Re: NonEuclidean Arithmetic
Posted:
Sep 10, 2012 7:51 PM


On Mon, Sep 10, 2012 at 4:03 PM, Paul Tanner <upprho@gmail.com> wrote:
<< snip >>
>> >> The intermediate value theorem or something like it might be used. >> > > I know, but what I'm trying to get across is that "length" as in > distance from 0 is a metaphor for the fact that with volume or > anything else you care to try to use to get away from "length", you're > still talking about absolute value or magnitude, which is distance > from 0, which is a "length". >
I'm fine with that idea, that all the cases we're talking about involve relative size in space and that's what we call "distance" or "length".
You're saying I'm in the same "realm of blobs" as you are, or "res extensa" and I'm agreeing with you.
I have a propensity to focus on volume because in some of the discrete noncontinuous sandcastles (metaphor for "math systems") we allow even lines to have volume i.e. they're very thin in aspect ratio, as thin as you like, but not "infinitely thin" as "no volume in principle" is less conceptually clear than "some volume in principle".
Likewise we don't need infinitely thin planes that go on and on forever  in every math.
In "Euclid's math" we want those. In "Democritus's math" we maybe don't.
So in this view, volume is more primitive in the sense that all shapes have some, even points. We call them all "lumps", following mathematician Karl Menger and his essay postulating such material (we've come pretty far since that pioneering essay).
> Not to get away from from what I'm talking about above, which is > "length" in terms of absolute value or magnitude, which is distance > from 0, which is a "length". >
That's fine. The volume of a sphere can be shown on a line, where the line is understood to represent fixed "units of volume" (which might be tetrahedrons).
>> Since you agree scaling covers the Reals (R) as well as the Rationals >> (Q), this kind of scaling (using volume) should be no problem. > > Yes, I agree. > > But it does not escape what I'm talking about. >
I'm not trying to escape. I'm happy with "scaling". We never agreed that repeated addition and scaling fade into one another leaving no seam, but I don't think it's critical that we reach agreement on that matter.
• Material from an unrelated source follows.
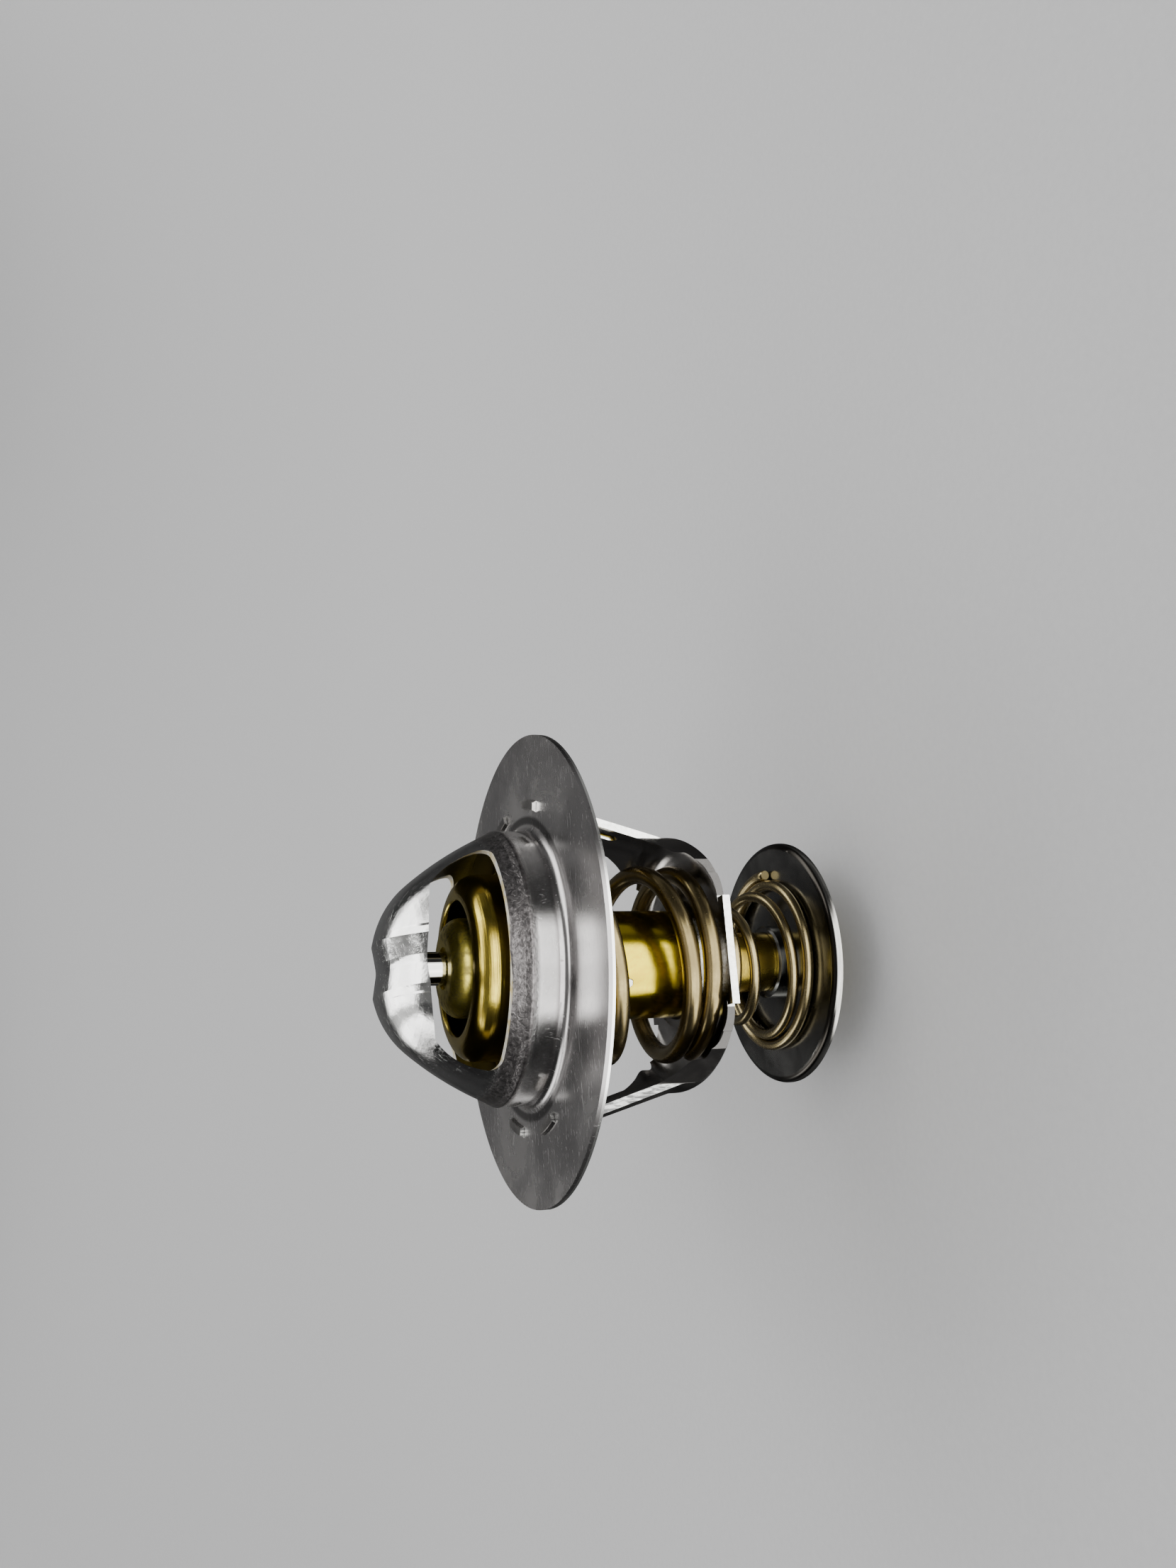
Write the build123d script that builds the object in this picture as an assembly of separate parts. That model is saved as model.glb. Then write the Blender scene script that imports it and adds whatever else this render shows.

It's mostly a matter of definition and people have different definitions.
>> What I was saying is that text books which are exclusively numeric in >> their presentations of maths, and not alphanumeric, are deficient, not >> STEMworthy, not STEMcompliant. If we're to align with STEM (as all >> but the Americans might be doing), then we need to expand our horizons >> beyond use numbers exclusively, even with respect to "the four >> operations". Another reason why scientific calculators are not >> suitable. >> > > I agree that it's a good idea to show a number of good examples of > these operations using nonnumbers as at least one of the factors.
Also, and I'm not sure how many turns of the spiral into it we are when we get there, varies with the student, we need to show multiplication modulo N.
We can even define sets of "modulo N numbers" that have an internalized sense of what it means to multiply i.e. we don't make it be a different operator applied to familiar numbers, but a different "type of number" (the kind that multiplies modulo N).
Around the time we introduce primes and composite numbers, we need to pause and go more deeply into a few things, including modulo arithmetic, the concept of totient and totative, and Fermat's Little Theorem.
The idea of a totative is not at all hard to communicate and reinforces the GCD concept. The totatives of N are all those positive integers < N that have no factors in common with N (other than 1). What's true is the totatives of N, multiplied together, form a finite group. How cool. And how easily accessible. We're not talking high IQ genius. We're talking about an excuse to write short fewline programs. These problems may be aimed to the middle of the bell curve.
Also: I already introduced meanings of multiplication where *neither* element was a number. Permutations for example. A permutation takes all 26 letters plus the space to a scrambled copy, i.e. A>S, B>R, C>D.... a huge number of possibilities. These "mappings" may be treated like objects and "multiplied" such that the product is another permutation. Another finite group. Another meaning of multiplication. Another excuse to write short fewline computer programs.